Aaaand, I didn’t like it. Not even a little. The writing,
while wonderfully well crafted, was also very long which felt very drawn out.
And the story was grim. Grim girm grim. Grimmer than Grim. It was grim and
gritty and grim and dark and I didn’t like it. I feel shallow and twee for
saying this, but it was pretty unrelenting even with a semi-HEA (and, really,
by “Happily ever after” I mean “pretty tragic ending that only looks happy
because of the grimness that precedes it”).

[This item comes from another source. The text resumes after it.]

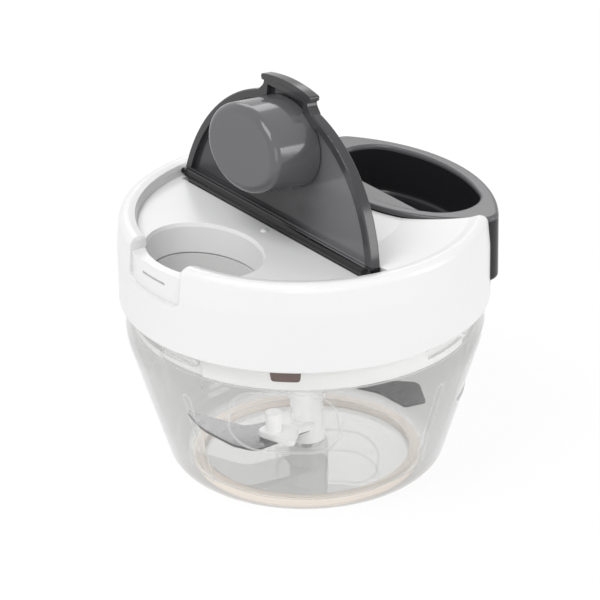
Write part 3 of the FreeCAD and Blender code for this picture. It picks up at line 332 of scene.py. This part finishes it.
# colours are linear, roughness 0 to 1, and edge, wave, line width, strand length, places and heights in mm
looks = {
    "clear": {"tint": (0.985, 0.985, 0.982, 1), "roughness": 0.03, "wave": 0.05, "edgePower": 6.0,
              "edgeStrength": 0.5, "edgeColour": grey(0.6), "hazeRoughness": 0.3, "sheen": 0.02,
              "sheenEdge": 0.9, "sheenPower": 5, "lineWidth": 1.0, "lineGain": 22.0, "lineStrength": 0.7},
    "white": {"colour": grey(0.73), "roughness": 0.3, "edge": 0.3},
    # painted light: the inner white and the hub white are lighter copies of the lid's white plastic, for the
    # light inside the bowl
    "innerWhite": {"colour": grey(0.84), "roughness": 0.42, "edge": 0.3},
    # painted shade: the chute's white is a darker copy of the lid's white, for the shade down the feed chute
    "chute": {"colour": grey(0.62), "roughness": 0.35, "edge": 0.3},
    "hub": {"colour": grey(0.94), "roughness": 0.28, "edge": 0.25},
    # painted light and shade: the flap's face is painted paler towards one side for the light falling on it,
    # and the hinge bar below 96 mm is painted near black as shade
    "flapGrey": {"colour": (0.04, 0.04, 0.043, 1), "roughness": 0.15, "drift": 0.08, "ior": 1.44, "edge": 0.3,
                 "wave": 0.02, "paintedLightColour": (0.14, 0.14, 0.147, 1), "paintedLightFrom": (10, -50), "face": (52.2, 85.1),
                 "below": grey(0.004), "belowHeight": 96},
    # painted light and shade: the handle is painted paler above 93.7 mm, where its top catches the light, and
    # painted shade below it
    "handleGrey": {"colour": (0.1, 0.1, 0.105, 1), "roughness": 0.2, "drift": 0.08, "edge": 0.4, "wave": 0.02,
                   "ior": 1.38, "below": (0.018, 0.018, 0.02, 1), "belowHeight": 93.7},
    "plugGrey": {"colour": (0.1, 0.1, 0.107, 1), "roughness": 0.12, "drift": 0.06, "wave": 0.03},
    "brown": {"colour": (0.15, 0.10, 0.09, 1), "roughness": 0.35},
    "acetal": {"colour": (0.72, 0.71, 0.66, 1), "roughness": 0.3},
    "gasket": {"colour": (0.62, 0.63, 0.63, 1), "roughness": 0.55},
    "peach": {"colour": (0.82, 0.75, 0.68, 1), "roughness": 0.6},
    "cord": {"colour": grey(0.62), "roughness": 0.75, "strandLength": 1.5, "strands": 4},
    "blade": {"colour": (0.26, 0.26, 0.265, 1), "roughness": 0.26, "stretch": (1, 1, 12)},
    "pin": {"colour": (0.5, 0.5, 0.51, 1), "roughness": 0.25, "stretch": (1, 1, 6)},
    "darkPin": {"colour": (0.03, 0.03, 0.03, 1), "roughness": 0.3, "stretch": (1, 1, 6)},
    "spring": {"colour": (0.42, 0.43, 0.46, 1), "roughness": 0.3, "stretch": (1, 1, 8)},
    "brass": {"colour": (0.72, 0.52, 0.24, 1), "roughness": 0.28, "stretch": (1, 1, 6)},
}

materials = {
    "clear_plastic": clearPlastic("clearPlastic", looks["clear"]),
    "white_plastic": mouldedPlastic("whitePlastic", looks["white"]),
    "inner_white_plastic": mouldedPlastic("innerWhitePlastic", looks["innerWhite"]),
    "hub_plastic": mouldedPlastic("hubPlastic", looks["hub"]),
    "dark_grey_plastic": mouldedPlastic("handleGreyPlastic", looks["handleGrey"]),
    "plug_grey_plastic": mouldedPlastic("plugGreyPlastic", looks["plugGrey"]),
    "brown_plastic": mouldedPlastic("brownPlastic", looks["brown"]),
    "acetal_plastic": mouldedPlastic("acetalPlastic", looks["acetal"]),
    "gasket_silicone": mouldedPlastic("gasketSilicone", looks["gasket"]),
    "peach_silicone": mouldedPlastic("peachSilicone", looks["peach"]),
    "blade_steel": steel("bladeSteel", looks["blade"]),
    "pin_steel": steel("pinSteel", looks["pin"]),
    "spring_steel": steel("springSteel", looks["spring"]),
    "bush_brass": steel("bushBrass", looks["brass"]),
    "cord_fibre": braidedFibre("braidedFibre", looks["cord"]),
}
finishOfNode = {
    "flap": mouldedPlastic("flapGreyPlastic", looks["flapGrey"]),
    "feed_chute_lower": mouldedPlastic("chutePlastic", looks["chute"]),
    "flap_hinge_pins": steel("darkPinSteel", looks["darkPin"]),
}

slotOf = {part["node"]: part["material_slot"] for part in frame["record"]["subparts"]}
for name, piece in nodes.items():
    piece.data.materials.clear()
    piece.data.materials.append(finishOfNode.get(name) or materials[slotOf[name]])
print("finishes made:", len(materials))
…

Normally I am quite happy to hate a book and tell you why. But this is one of those rare occasions where I feel like I am completely and utterly wrong for hating a book. We had to check with each other to confirm that we both disliked it. With the incredible writing and the incredible world and the incredible creativity and the powerful theme et al that have gone into making this book I feel almost required to like it. By disliking it, I feel like someone has offered me fine caviar but I’m sat in a corner happy with a big bag of pork rinds. I feel like I’m sat in the Louvre, ignoring the Mona Lisa and reading comics instead. I expect people to judge and look down their nose at me while I utter weak excuses like “it was too dark!” and make it seem like I want to watch Disney movies.
Yet – I didn’t like it. I struggled to finish it. It was
more a sense of self-guilt than desire to read that kept me to the end. I
couldn’t get into it. I was constantly forcing myself to read –bribing myself
to read, even – 20 more pages and there will be Baileys kind of bribes.
Which is a shame, especially since I recognise the objective quality of this book – but it didn’t work for me – for either of us for that matter. But were going to put this down to a matter of taste than quality
With that we’re giving it 2.5 fangs. Our “average” rating, with a strong caveat that for some of us, this is a DNF book, yet there will definitely be a lot of people out there who will give it a full 5 fangs and justifiably so.